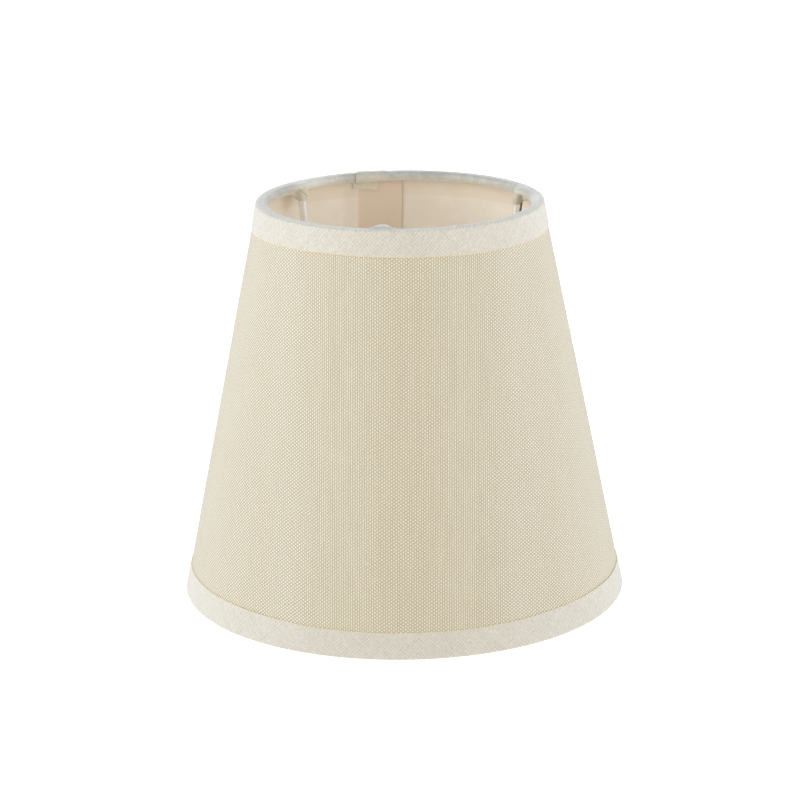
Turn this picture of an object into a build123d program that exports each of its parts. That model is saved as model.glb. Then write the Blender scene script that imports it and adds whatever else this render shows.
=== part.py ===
from build123d import *
import math
import os

# Small tapered lamp shade with a three-arm drop fitter, one solid for each piece, in millimetres.
# The origin is the centre of the bottom opening, on the surface that the shade stands on, and +Z is up.
# The front is -Y. An azimuth is counted in degrees from the front towards +X, so the back seam is near 180.
# A depth is measured square to the wall, inwards from the outer face of the bindings.

# Driving dimensions of the shade
TOP_DIAMETER = 89.0
BOTTOM_DIAMETER = 139.7
HEIGHT = 125.0

# Sheet materials
FABRIC = 0.30
LINER = 0.25
TAPE = 0.35
SEAM_TAPE = 0.08
GLUE = 0.02
FOLD_RADIUS = 0.35  # of the tape over the edge of the wall

# Bindings, measured along the wall on the outside
TOP_BAND = 8.2
BOTTOM_BAND = 8.8

# Lap of the wall at the back
SEAM_AZIMUTH = 188.2
LAP_WIDTH = 14.8
LAP_STEP_LENGTH = 3.0
SEAM_TAPE_WIDTH = 12.0

# Joint of the top binding, where the end of the strip lies over its start
JOINT_FROM, JOINT_TO = 185.5, 199.0
TAIL_FROM, TAIL_TO = 189.0, 200.0
TAIL_DROP = 6.4  # the loose end hangs this far below the rim

# Wire frame
RING_WIRE = 2.2
ARM_WIRE = 2.8
ARM_AZIMUTHS = {"front": -7.7, "left": -128.0, "right": 109.5}
ARM_INSET = 2.3  # from the ring's centre line in to the arm's
ARM_TOP_GAP = 0.5  # from the rim down to the arm's top end
ARM_LEAN = 7.0
ARM_BEND_RADIUS = 7.0
ARM_WRAP = 5.2  # length of the arm that the binding covers

# Fitter for a small Edison lampholder
FITTER_BORE = 29.0
FITTER_DIAMETER = 40.0
FITTER_METAL = 1.0
FITTER_COLLAR = 4.0
FITTER_DROP = 38.0  # from the rim down to the underside
FITTER_FILLET = 0.6

TOP_RADIUS = TOP_DIAMETER / 2
BOTTOM_RADIUS = BOTTOM_DIAMETER / 2
RING_WIRE_RADIUS = RING_WIRE / 2
ARM_WIRE_RADIUS = ARM_WIRE / 2
SLOPE = (BOTTOM_RADIUS - TOP_RADIUS) / HEIGHT
SLANT = math.hypot(1, SLOPE)

# Depths of the layers
COVER_DEPTH = TAPE + GLUE
LINER_DEPTH = COVER_DEPTH + FABRIC + GLUE
SEAM_TAPE_DEPTH = LINER_DEPTH + LINER + GLUE
LAP_STEP = FABRIC + LINER + SEAM_TAPE + 3 * GLUE
RING_DEPTH = SEAM_TAPE_DEPTH + LAP_STEP
RING_CENTRE_DEPTH = RING_DEPTH + RING_WIRE_RADIUS

# Heights
WALL_BOTTOM = TAPE + FOLD_RADIUS
WALL_TOP = HEIGHT - WALL_BOTTOM
RING_INSET = TAPE + GLUE + RING_WIRE_RADIUS  # of a ring's centre line from the end of the shade
FITTER_UNDERSIDE = HEIGHT - FITTER_DROP


def wall_radius(z, depth=0.0):
    """Radius of the surface that lies at this depth in the wall, at height z."""
    return BOTTOM_RADIUS - SLOPE * z - depth * SLANT


def polar(radius, azimuth, z=0.0):
    """A point from its radius and its azimuth."""
    angle = math.radians(azimuth)
    return Vector(radius * math.sin(angle), -radius * math.cos(angle), z)


def plane_at(azimuth):
    """The upright plane through the axis, with X outwards at this azimuth and Y up."""
    outward = polar(1, azimuth)
    return Plane(origin=(0, 0, 0), x_dir=outward, z_dir=outward.cross(Vector(0, 0, 1)))


def turned(section, azimuth_from=0.0, azimuth_to=360.0):
    """Turns a section, drawn with X outwards and Y up, round the axis between two azimuths."""
    placed = plane_at(azimuth_from) * section
    return revolve(placed, Axis.Z, azimuth_to - azimuth_from)


def arc(radius, azimuth_from, azimuth_to, z):
    """An arc round the axis at height z."""
    middle = (azimuth_from + azimuth_to) / 2
    return ThreePointArc(
        polar(radius, azimuth_from, z), polar(radius, middle, z), polar(radius, azimuth_to, z)
    )


def degrees_of(length, radius):
    return math.degrees(length / radius)


# ---- The rolled wall: fabric, liner and seam tape ----


def rolled_edges(z, depth):
    """One face of the rolled sheet at height z: the inner lap, its step outwards and the main round."""
    radius = wall_radius(z, depth)
    lapped = wall_radius(z, depth + LAP_STEP)
    half_lap = degrees_of(LAP_WIDTH / 2, radius)
    start = SEAM_AZIMUTH - half_lap
    end = SEAM_AZIMUTH + half_lap
    step_from = end + degrees_of(FABRIC + LINER, radius)
    step_to = step_from + degrees_of(LAP_STEP_LENGTH, radius)
    return [
        arc(lapped, start, step_from, z),
        Line(polar(lapped, step_from, z), polar(radius, step_to, z)),
        arc(radius, step_to, 360, z),
        arc(radius, 360, start + 360, z),
        arc(radius, start + 360, end + 360, z),
    ]


def rolled_sheet(depth, thickness):
    """A sheet rolled into a cone, with its start lapped under its end."""
    sections = []
    for z in (WALL_BOTTOM, WALL_TOP):
        outside = rolled_edges(z, depth)
        inside = rolled_edges(z, depth + thickness)
        ends = [Line(outside[0] @ 0, inside[0] @ 0), Line(outside[-1] @ 1, inside[-1] @ 1)]
        sections.append(Face(Wire(outside + inside + ends)))
    return loft(sections, ruled=True)


def make_seam_tape():
    """The adhesive strip between the two layers of the lap."""
    sections = []
    for z in (WALL_BOTTOM, WALL_TOP):
        outer, inner = (wall_radius(z, SEAM_TAPE_DEPTH + d) for d in (0, SEAM_TAPE))
        half = degrees_of(SEAM_TAPE_WIDTH / 2, outer)
        first, last = SEAM_AZIMUTH - half, SEAM_AZIMUTH + half
        outline = [
            arc(outer, first, last, z),
            arc(inner, first, last, z),
            Line(polar(outer, first, z), polar(inner, first, z)),
            Line(polar(outer, last, z), polar(inner, last, z)),
        ]
        sections.append(Face(Wire(outline)))
    return loft(sections, ruled=True)


# ---- The wire frame ----


def ring_centre(top):
    """Radius and height of a ring's centre line."""
    z = HEIGHT - RING_INSET if top else RING_INSET
    return wall_radius(z, RING_CENTRE_DEPTH), z


def make_ring(top, radius=RING_WIRE_RADIUS):
    """A closed wire ring, welded end to end."""
    centre, z = ring_centre(top)
    return Pos(0, 0, z) * Torus(centre, radius)


def arm_corners():
    """An arm's centre line in its own plane: top end, bend and inner end on the fitter."""
    ring_radius, ring_z = ring_centre(top=True)
    lean = math.tan(math.radians(ARM_LEAN))
    top_z = HEIGHT - ARM_TOP_GAP
    top_radius = ring_radius - ARM_INSET + (top_z - ring_z) * lean
    foot_z = FITTER_UNDERSIDE + FITTER_METAL + GLUE + ARM_WIRE_RADIUS
    bend_radius = top_radius - (top_z - foot_z) * lean
    inner_radius = FITTER_BORE / 2 + FITTER_METAL + FITTER_FILLET + GLUE
    return (top_radius, top_z), (bend_radius, foot_z), (inner_radius, foot_z)


def make_arm(azimuth):
    """A bent wire from the top ring down and in to the fitter, its top end shaped to fit the ring."""
    path = plane_at(azimuth) * FilletPolyline(*arm_corners(), radius=ARM_BEND_RADIUS)
    wire = sweep(Plane(path @ 0, z_dir=path % 0) * Circle(ARM_WIRE_RADIUS), path)
    return wire - make_ring(top=True, radius=RING_WIRE_RADIUS + GLUE)


def make_fitter():
    """A stamped ring: a flat flange with a collar turned up round the bore."""
    bore = FITTER_BORE / 2
    rim = FITTER_DIAMETER / 2
    flange_top = FITTER_UNDERSIDE + FITTER_METAL
    corner = (bore + FITTER_METAL, flange_top)
    outline = Polyline(
        (bore, FITTER_UNDERSIDE),
        (rim, FITTER_UNDERSIDE),
        (rim, flange_top),
        corner,
        (bore + FITTER_METAL, FITTER_UNDERSIDE + FITTER_COLLAR),
        (bore, FITTER_UNDERSIDE + FITTER_COLLAR),
        close=True,
    )
    section = make_face(outline)
    inside_corner = section.vertices().sort_by_distance(corner)[0]
    return turned(fillet(inside_corner, FITTER_FILLET))


# ---- The bindings ----


def wall_point(z, depth):
    """The point this deep in the wall, square to its outer face at height z, in a section."""
    return BOTTOM_RADIUS - SLOPE * z - depth / SLANT, z - depth * SLOPE / SLANT


def strip_section(z_from, z_to, depth_from, depth_to):
    """The part of the wall's section between two heights on its outer face and two depths."""
    corners = [
        wall_point(z_from, depth_from),
        wall_point(z_to, depth_from),
        wall_point(z_to, depth_to),
        wall_point(z_from, depth_to),
    ]
    return make_face(Polyline(*corners, close=True))


def fold_height(top):
    """Height on the outer face square out from the centre of the tape's fold over the wall's edge."""
    fold_z = WALL_TOP if top else WALL_BOTTOM
    return fold_z + (TAPE + FOLD_RADIUS) * SLOPE / SLANT


def around_two_discs(centre_a, radius_a, centre_b, radius_b):
    """The area inside a belt that runs round two discs."""
    a, b = Vector(*centre_a), Vector(*centre_b)
    run = b - a
    direction = math.atan2(run.Y, run.X)
    spread = math.acos((radius_a - radius_b) / run.length)
    above, below = (
        Vector(math.cos(direction + turn), math.sin(direction + turn)) for turn in (spread, -spread)
    )
    belt = Polyline(
        a + above * radius_a, b + above * radius_b, b + below * radius_b, a + below * radius_a, close=True
    )
    return make_face(belt) + Pos(a) * Circle(radius_a) + Pos(b) * Circle(radius_b)


def roll_section(top, thickness):
    """The outline of the tape where it goes over the wall's edge and round the ring."""
    fold = wall_point(fold_height(top), TAPE + FOLD_RADIUS)
    ring_radius = RING_WIRE_RADIUS + GLUE + thickness
    return around_two_discs(fold, FOLD_RADIUS + thickness, ring_centre(top), ring_radius)


def band_height(top):
    """Height of the free edge of a binding's outer band."""
    return HEIGHT - TOP_BAND / SLANT if top else BOTTOM_BAND / SLANT


def binding_section(top, lift=0.0):
    """A binding's section: the band outside, the roll over the edge and ring, and its end tucked under."""
    band_z, fold_z = band_height(top), fold_height(top)
    roll = roll_section(top, TAPE + lift) - roll_section(top, lift)
    band = strip_section(band_z, fold_z, -lift, TAPE - lift)
    wall = strip_section(band_z, fold_z, TAPE - lift, SEAM_TAPE_DEPTH)
    return roll + band - wall


def lap_clearance(top):
    """The space that the inner lap takes behind a binding's tucked end."""
    section = strip_section(band_height(top), fold_height(top), LINER_DEPTH, RING_DEPTH)
    half = degrees_of(LAP_WIDTH / 2 + LAP_STEP_LENGTH + FABRIC + LINER, TOP_RADIUS)
    return turned(section, SEAM_AZIMUTH - half, SEAM_AZIMUTH + half)


def make_bottom_binding():
    return turned(binding_section(top=False)) - lap_clearance(top=False)


def arm_wrap(azimuth):
    """The tape's tent over the top of one arm."""
    top, bend, _ = (Vector(*corner) for corner in arm_corners())
    along = (bend - top).normalized()
    line = plane_at(azimuth) * Line(top - along * TAPE, top + along * ARM_WRAP)
    return sweep(Plane(line @ 0, z_dir=line % 0) * Circle(ARM_WIRE_RADIUS + GLUE + TAPE), line)


def arm_room(azimuth):
    """An arm with room for glue round it."""
    path = plane_at(azimuth) * FilletPolyline(*arm_corners(), radius=ARM_BEND_RADIUS)
    return sweep(Plane(path @ 0, z_dir=path % 0) * Circle(ARM_WIRE_RADIUS + GLUE), path)


def make_top_binding():
    """The top strip, with a tent over each arm and its own end lapped over its start at the back."""
    binding = turned(binding_section(top=True))
    binding += turned(binding_section(top=True, lift=TAPE), JOINT_FROM, JOINT_TO)
    tail = strip_section(HEIGHT - TAIL_DROP, HEIGHT - RING_INSET, RING_DEPTH, RING_DEPTH + TAPE)
    binding += turned(tail, TAIL_FROM, TAIL_TO)
    for azimuth in ARM_AZIMUTHS.values():
        binding += arm_wrap(azimuth)
        binding -= arm_room(azimuth)
    binding -= make_ring(top=True, radius=RING_WIRE_RADIUS + GLUE)
    return binding - lap_clearance(top=True)


def make_nodes():
    """Every piece by its node name."""
    nodes = {
        "cover_fabric": rolled_sheet(COVER_DEPTH, FABRIC),
        "liner_sheet": rolled_sheet(LINER_DEPTH, LINER),
        "seam_adhesive_tape": make_seam_tape(),
        "top_ring_wire": make_ring(top=True),
        "bottom_ring_wire": make_ring(top=False),
        "fitter_ring": make_fitter(),
        "top_binding_tape": make_top_binding(),
        "bottom_binding_tape": make_bottom_binding(),
    }
    for side, azimuth in ARM_AZIMUTHS.items():
        nodes[f"drop_arm_{side}"] = make_arm(azimuth)
    return nodes


os.makedirs("parts", exist_ok=True)
for node_name, shape in make_nodes().items():
    export_step(shape, f"parts/{node_name}.step")
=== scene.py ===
import math

import bmesh
import bpy
import numpy as np
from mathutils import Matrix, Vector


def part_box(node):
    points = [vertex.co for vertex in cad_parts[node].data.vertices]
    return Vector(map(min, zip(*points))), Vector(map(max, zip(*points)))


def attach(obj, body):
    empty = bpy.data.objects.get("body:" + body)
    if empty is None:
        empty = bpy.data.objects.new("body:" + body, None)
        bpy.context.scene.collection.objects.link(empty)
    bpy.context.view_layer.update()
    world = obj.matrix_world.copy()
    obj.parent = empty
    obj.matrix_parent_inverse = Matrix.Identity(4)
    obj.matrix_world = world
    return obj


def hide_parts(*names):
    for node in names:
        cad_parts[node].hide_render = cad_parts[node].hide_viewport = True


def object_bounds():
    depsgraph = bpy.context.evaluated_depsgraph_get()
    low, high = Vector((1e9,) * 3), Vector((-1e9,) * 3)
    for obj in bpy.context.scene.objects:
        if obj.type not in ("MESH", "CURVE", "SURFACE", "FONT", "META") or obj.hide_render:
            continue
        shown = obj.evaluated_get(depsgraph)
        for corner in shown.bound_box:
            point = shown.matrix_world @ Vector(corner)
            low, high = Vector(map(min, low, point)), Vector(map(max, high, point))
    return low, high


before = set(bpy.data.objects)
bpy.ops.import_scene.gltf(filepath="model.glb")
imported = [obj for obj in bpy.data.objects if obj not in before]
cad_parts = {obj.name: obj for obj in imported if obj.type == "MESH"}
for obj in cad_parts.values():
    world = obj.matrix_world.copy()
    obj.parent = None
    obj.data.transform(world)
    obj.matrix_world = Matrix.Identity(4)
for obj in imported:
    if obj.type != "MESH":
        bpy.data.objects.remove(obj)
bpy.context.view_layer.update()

# Looks for a small tapered lamp shade. Shapes are worked out in millimetres and turned into metres when a
# mesh is made. An azimuth is in degrees from the front (-Y) towards +X. A depth is measured square to the
# wall, inwards from the outer face of the bindings.
MM = 0.001

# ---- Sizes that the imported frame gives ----


def ring_of(node):
    """Radius and height of a wire ring's centre line, and its wire's radius."""
    low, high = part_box(node)
    wire = (high.z - low.z) / 2
    return (high.x - low.x) / 2 / MM - wire / MM, (high.z + low.z) / 2 / MM, wire / MM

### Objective
Tell how many lines of the material above hold "that", answering with a bare number.

### Complete output
7